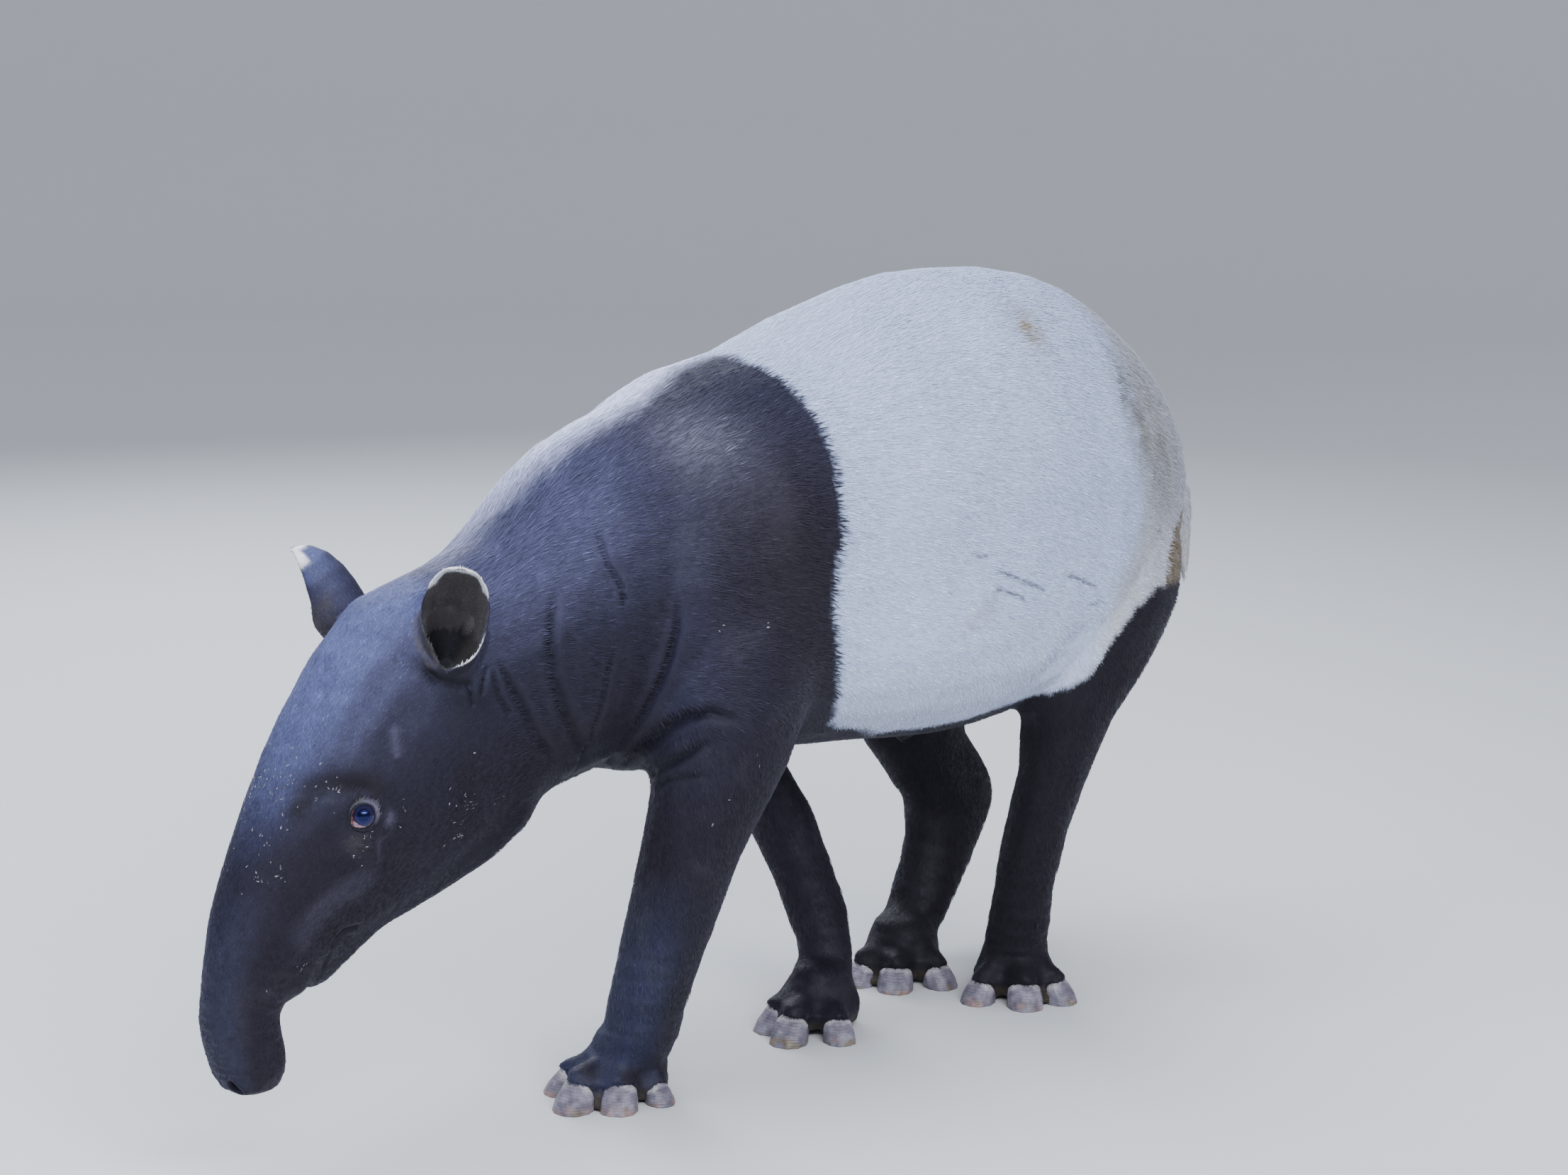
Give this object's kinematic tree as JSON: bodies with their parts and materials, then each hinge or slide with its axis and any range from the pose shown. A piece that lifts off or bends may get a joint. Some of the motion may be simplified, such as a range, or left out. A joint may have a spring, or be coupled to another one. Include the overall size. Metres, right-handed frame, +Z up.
{
  "type": "malayan tapir",
  "caption": "Life-size standing Malayan tapir in mid stride, head lowered, black at both ends with a white saddle, hooved feet flat on the floor.",
  "frame": {"origin": "on the floor, below the middle of the bounding box", "axes": "+X from the nose towards the tail, -Y towards the animal's left side, +Z up"},
  "size_m": [1.7314, 0.534, 1.0459],
  "materials": {
    "black_coat": "short flat hair",
    "white_coat": "short flat hair",
    "horn": "dull horn",
    "eyeball": "wet gloss"
  },
  "bodies": {
    "root": {"ear_left": "black_coat", "ear_right": "black_coat", "eye_left": "eyeball", "eye_right": "eyeball", "forearm_left": "black_coat", "forearm_right": "black_coat", "forefoot_left": "black_coat", "forefoot_right": "black_coat", "forehoof_left_inner": "horn", "forehoof_left_middle": "horn", "forehoof_left_outer": "horn", "forehoof_left_small": "horn", "forehoof_right_inner": "horn", "forehoof_right_middle": "horn", "forehoof_right_outer": "horn", "forehoof_right_small": "horn", "foreshank_left": "black_coat", "foreshank_right": "black_coat", "gaskin_left": "black_coat", "gaskin_right": "black_coat", "head": "black_coat", "hindfoot_left": "black_coat", "hindfoot_right": "black_coat", "hindhoof_left_inner": "horn", "hindhoof_left_middle": "horn", "hindhoof_left_outer": "horn", "hindhoof_right_inner": "horn", "hindhoof_right_middle": "horn", "hindhoof_right_outer": "horn", "hindshank_left": "black_coat", "hindshank_right": "black_coat", "neck": "black_coat", "proboscis": "black_coat", "shoulder_left": "black_coat", "shoulder_right": "black_coat", "tail": "white_coat", "thigh_left": "white_coat", "thigh_right": "white_coat", "torso": "white_coat"}
  },
  "joints": []
}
===============
What is expected – Give an exact copy of all the data shown above.

Correct answer –
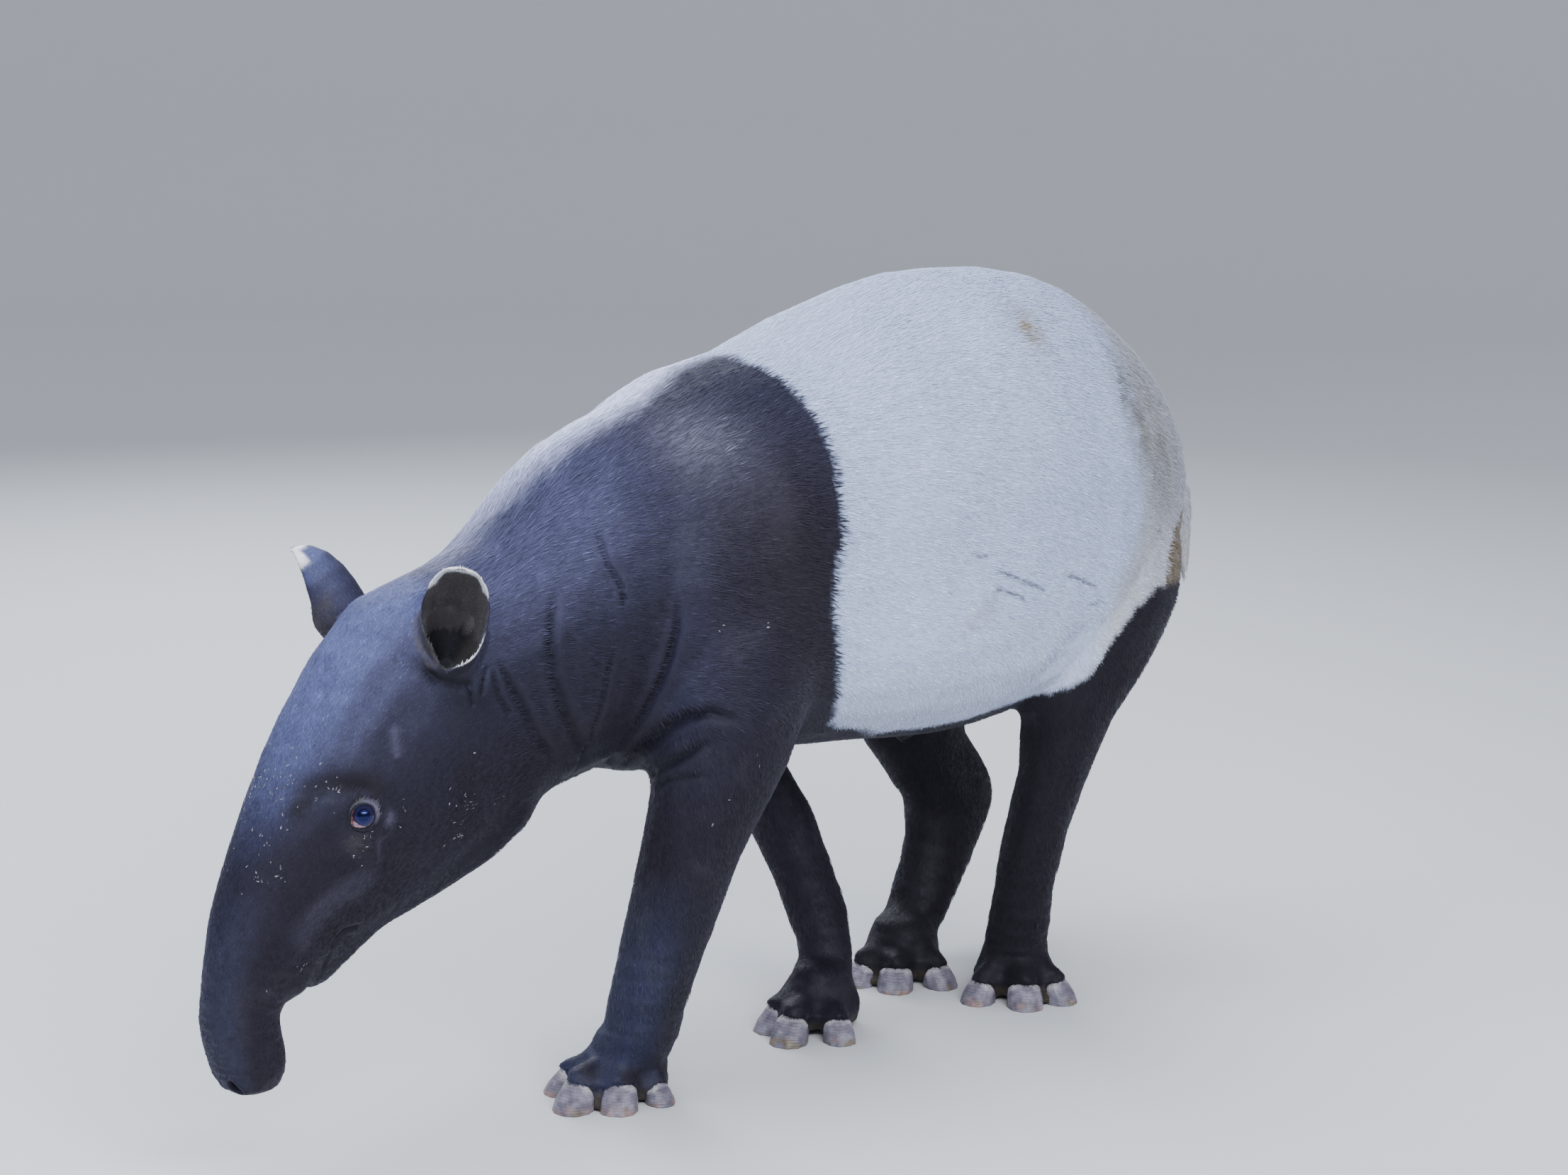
Give this object's kinematic tree as JSON: bodies with their parts and materials, then each hinge or slide with its axis and any range from the pose shown. A piece that lifts off or bends may get a joint. Some of the motion may be simplified, such as a range, or left out. A joint may have a spring, or be coupled to another one. Include the overall size. Metres, right-handed frame, +Z up.
{
  "type": "malayan tapir",
  "caption": "Life-size standing Malayan tapir in mid stride, head lowered, black at both ends with a white saddle, hooved feet flat on the floor.",
  "frame": {"origin": "on the floor, below the middle of the bounding box", "axes": "+X from the nose towards the tail, -Y towards the animal's left side, +Z up"},
  "size_m": [1.7314, 0.534, 1.0459],
  "materials": {
    "black_coat": "short flat hair",
    "white_coat": "short flat hair",
    "horn": "dull horn",
    "eyeball": "wet gloss"
  },
  "bodies": {
    "root": {"ear_left": "black_coat", "ear_right": "black_coat", "eye_left": "eyeball", "eye_right": "eyeball", "forearm_left": "black_coat", "forearm_right": "black_coat", "forefoot_left": "black_coat", "forefoot_right": "black_coat", "forehoof_left_inner": "horn", "forehoof_left_middle": "horn", "forehoof_left_outer": "horn", "forehoof_left_small": "horn", "forehoof_right_inner": "horn", "forehoof_right_middle": "horn", "forehoof_right_outer": "horn", "forehoof_right_small": "horn", "foreshank_left": "black_coat", "foreshank_right": "black_coat", "gaskin_left": "black_coat", "gaskin_right": "black_coat", "head": "black_coat", "hindfoot_left": "black_coat", "hindfoot_right": "black_coat", "hindhoof_left_inner": "horn", "hindhoof_left_middle": "horn", "hindhoof_left_outer": "horn", "hindhoof_right_inner": "horn", "hindhoof_right_middle": "horn", "hindhoof_right_outer": "horn", "hindshank_left": "black_coat", "hindshank_right": "black_coat", "neck": "black_coat", "proboscis": "black_coat", "shoulder_left": "black_coat", "shoulder_right": "black_coat", "tail": "white_coat", "thigh_left": "white_coat", "thigh_right": "white_coat", "torso": "white_coat"}
  },
  "joints": []
}